WORK REQUIRED: Copy only this: the line containing "What build123d script", the line containing "into a prism.", and every line between them, exactly as written.

- - - - -

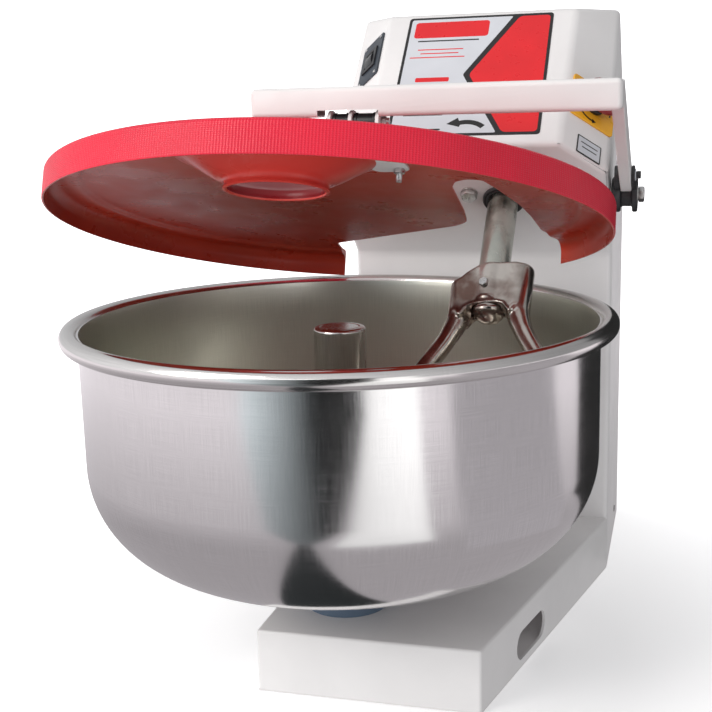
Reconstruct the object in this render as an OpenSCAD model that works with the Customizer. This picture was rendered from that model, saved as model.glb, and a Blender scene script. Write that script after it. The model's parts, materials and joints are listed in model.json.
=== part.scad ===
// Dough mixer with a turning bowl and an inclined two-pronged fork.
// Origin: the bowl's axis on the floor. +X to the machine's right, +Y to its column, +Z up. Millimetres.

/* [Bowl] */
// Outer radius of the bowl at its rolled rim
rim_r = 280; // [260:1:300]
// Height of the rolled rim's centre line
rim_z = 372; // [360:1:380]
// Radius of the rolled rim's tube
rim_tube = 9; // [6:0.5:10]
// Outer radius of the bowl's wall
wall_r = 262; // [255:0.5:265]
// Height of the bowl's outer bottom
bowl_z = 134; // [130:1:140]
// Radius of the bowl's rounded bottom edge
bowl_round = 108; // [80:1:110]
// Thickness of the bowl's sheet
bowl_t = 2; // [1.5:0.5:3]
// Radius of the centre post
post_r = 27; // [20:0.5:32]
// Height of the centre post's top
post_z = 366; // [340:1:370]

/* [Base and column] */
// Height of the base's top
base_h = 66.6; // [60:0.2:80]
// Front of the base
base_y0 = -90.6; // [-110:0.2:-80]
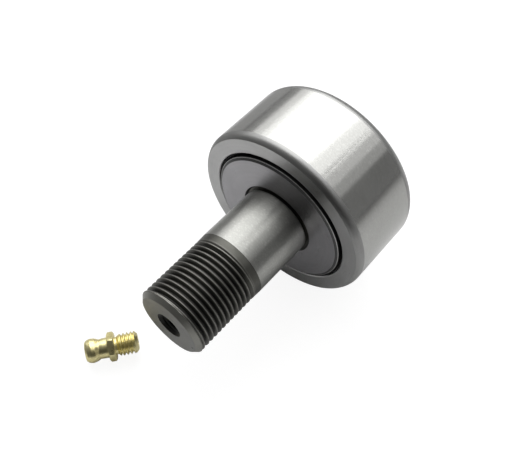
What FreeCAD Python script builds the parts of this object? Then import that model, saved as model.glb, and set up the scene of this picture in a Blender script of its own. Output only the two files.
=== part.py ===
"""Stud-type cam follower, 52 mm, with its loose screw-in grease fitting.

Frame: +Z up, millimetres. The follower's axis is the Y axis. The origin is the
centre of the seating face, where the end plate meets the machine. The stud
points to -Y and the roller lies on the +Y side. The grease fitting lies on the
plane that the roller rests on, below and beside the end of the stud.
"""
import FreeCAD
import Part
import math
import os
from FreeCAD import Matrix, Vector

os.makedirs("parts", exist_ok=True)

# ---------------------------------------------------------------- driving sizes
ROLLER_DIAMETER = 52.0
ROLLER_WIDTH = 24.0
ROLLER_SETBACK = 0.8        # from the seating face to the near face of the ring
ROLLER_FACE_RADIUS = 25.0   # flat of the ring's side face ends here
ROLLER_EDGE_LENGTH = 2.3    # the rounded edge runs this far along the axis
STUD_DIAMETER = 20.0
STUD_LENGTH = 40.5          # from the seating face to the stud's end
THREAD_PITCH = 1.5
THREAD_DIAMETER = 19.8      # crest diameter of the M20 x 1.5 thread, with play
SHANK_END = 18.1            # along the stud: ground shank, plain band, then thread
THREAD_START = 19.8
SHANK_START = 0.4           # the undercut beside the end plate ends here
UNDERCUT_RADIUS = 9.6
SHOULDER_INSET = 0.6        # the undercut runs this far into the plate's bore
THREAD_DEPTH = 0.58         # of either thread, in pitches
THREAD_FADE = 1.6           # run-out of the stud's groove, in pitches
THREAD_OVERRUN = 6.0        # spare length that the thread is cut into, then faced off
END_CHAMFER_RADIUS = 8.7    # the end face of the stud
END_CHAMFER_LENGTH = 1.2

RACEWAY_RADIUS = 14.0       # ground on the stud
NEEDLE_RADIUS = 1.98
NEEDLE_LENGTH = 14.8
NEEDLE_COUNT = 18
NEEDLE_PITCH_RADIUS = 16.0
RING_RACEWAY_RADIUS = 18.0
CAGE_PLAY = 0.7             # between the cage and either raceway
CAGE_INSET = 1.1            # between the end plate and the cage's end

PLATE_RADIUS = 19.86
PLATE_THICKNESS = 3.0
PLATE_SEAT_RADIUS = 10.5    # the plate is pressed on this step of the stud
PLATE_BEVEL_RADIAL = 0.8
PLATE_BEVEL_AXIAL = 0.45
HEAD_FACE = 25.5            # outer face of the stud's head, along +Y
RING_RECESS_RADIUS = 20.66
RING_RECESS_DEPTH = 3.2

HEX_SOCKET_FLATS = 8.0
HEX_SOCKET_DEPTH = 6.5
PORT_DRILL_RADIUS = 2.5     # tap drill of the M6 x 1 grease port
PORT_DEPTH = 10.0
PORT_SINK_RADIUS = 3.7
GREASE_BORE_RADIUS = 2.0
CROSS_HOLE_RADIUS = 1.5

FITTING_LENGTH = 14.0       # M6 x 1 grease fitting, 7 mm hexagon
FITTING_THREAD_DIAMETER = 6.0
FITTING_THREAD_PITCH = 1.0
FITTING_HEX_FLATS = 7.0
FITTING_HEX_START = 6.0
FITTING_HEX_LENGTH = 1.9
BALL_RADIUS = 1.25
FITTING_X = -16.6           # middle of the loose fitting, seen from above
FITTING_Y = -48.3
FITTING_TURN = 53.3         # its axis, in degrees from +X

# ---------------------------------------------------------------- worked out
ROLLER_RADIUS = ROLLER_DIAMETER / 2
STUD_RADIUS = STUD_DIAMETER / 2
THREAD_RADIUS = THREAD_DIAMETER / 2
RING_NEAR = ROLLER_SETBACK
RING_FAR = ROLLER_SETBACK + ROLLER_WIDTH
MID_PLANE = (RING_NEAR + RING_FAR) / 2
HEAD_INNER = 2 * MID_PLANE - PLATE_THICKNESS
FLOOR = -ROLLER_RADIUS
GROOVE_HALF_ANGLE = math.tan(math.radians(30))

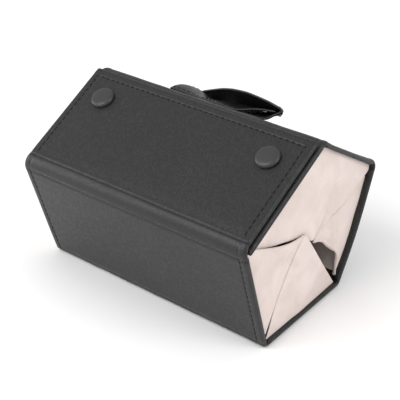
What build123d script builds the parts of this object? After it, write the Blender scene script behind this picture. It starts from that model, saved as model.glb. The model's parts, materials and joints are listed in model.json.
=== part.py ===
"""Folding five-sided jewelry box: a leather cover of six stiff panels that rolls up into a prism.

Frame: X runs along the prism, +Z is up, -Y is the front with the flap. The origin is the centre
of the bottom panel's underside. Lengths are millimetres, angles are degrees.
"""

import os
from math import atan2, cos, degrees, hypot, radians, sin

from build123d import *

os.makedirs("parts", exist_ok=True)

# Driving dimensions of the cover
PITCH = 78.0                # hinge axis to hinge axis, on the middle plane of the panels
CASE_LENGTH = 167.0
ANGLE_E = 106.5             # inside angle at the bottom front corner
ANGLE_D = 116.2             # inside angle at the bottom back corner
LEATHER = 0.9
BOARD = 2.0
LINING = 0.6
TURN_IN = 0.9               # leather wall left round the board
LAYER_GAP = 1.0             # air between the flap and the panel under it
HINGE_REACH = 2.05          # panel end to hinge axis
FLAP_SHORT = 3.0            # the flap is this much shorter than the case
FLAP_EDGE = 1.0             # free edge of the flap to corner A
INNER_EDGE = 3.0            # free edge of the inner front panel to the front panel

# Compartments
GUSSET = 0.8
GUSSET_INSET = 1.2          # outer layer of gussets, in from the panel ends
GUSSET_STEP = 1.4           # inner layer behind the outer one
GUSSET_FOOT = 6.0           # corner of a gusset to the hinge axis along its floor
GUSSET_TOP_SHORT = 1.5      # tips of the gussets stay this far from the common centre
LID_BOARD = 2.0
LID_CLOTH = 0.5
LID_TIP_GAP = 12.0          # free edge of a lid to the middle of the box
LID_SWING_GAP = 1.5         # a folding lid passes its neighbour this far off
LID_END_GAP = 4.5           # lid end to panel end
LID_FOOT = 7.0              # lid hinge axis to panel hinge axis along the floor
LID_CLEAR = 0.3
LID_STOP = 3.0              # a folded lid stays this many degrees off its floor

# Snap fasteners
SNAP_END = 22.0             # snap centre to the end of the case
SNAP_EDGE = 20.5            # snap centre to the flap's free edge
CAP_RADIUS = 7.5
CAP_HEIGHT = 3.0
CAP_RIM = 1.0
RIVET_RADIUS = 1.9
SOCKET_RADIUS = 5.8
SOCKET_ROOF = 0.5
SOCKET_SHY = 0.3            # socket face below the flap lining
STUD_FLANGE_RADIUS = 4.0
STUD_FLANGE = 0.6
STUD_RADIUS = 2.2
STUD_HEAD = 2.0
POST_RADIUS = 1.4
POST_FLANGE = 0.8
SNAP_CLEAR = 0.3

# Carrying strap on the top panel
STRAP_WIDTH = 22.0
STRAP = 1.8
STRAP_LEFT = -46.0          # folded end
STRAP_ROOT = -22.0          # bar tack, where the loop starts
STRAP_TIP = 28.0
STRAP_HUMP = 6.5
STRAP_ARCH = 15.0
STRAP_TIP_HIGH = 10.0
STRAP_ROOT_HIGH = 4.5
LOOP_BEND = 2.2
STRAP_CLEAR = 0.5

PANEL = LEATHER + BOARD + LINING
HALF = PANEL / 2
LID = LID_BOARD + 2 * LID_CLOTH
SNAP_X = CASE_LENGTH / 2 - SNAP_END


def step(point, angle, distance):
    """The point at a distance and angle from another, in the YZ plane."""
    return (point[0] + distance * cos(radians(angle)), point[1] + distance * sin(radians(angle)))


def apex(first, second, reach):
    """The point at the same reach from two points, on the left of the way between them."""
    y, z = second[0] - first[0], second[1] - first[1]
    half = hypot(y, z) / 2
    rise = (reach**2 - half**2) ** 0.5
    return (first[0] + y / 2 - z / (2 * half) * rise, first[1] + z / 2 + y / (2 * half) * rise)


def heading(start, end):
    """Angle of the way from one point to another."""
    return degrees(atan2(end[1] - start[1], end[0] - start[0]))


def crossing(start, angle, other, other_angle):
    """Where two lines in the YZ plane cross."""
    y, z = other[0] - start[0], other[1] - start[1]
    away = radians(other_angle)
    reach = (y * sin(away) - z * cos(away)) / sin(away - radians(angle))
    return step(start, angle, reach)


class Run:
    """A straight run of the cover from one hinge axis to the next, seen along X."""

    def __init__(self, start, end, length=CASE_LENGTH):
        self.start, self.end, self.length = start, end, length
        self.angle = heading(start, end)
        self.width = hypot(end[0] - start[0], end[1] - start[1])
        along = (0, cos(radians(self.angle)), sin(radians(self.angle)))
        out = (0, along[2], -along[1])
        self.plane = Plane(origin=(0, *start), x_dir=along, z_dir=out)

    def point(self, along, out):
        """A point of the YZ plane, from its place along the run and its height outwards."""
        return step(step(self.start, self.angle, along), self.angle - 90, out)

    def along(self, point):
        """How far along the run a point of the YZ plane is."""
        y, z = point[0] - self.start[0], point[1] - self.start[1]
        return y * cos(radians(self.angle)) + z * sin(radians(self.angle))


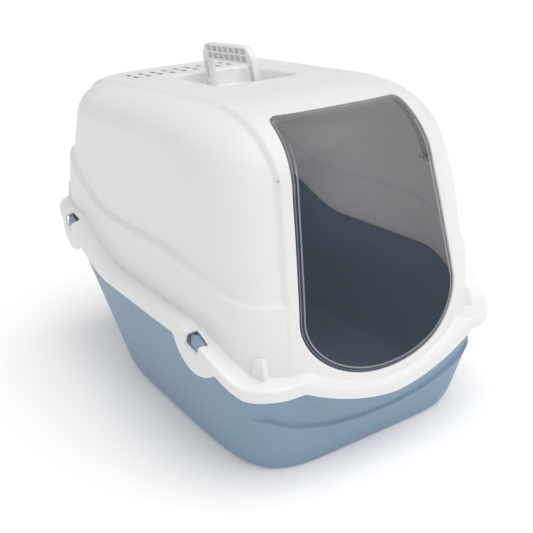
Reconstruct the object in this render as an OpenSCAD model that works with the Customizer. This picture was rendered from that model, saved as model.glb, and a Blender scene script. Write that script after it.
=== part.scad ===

- - - - -

TASK ANSWER:
What build123d script builds the parts of this object? After it, write the Blender scene script behind this picture. It starts from that model, saved as model.glb. The model's parts, materials and joints are listed in model.json.
=== part.py ===
"""Folding five-sided jewelry box: a leather cover of six stiff panels that rolls up into a prism.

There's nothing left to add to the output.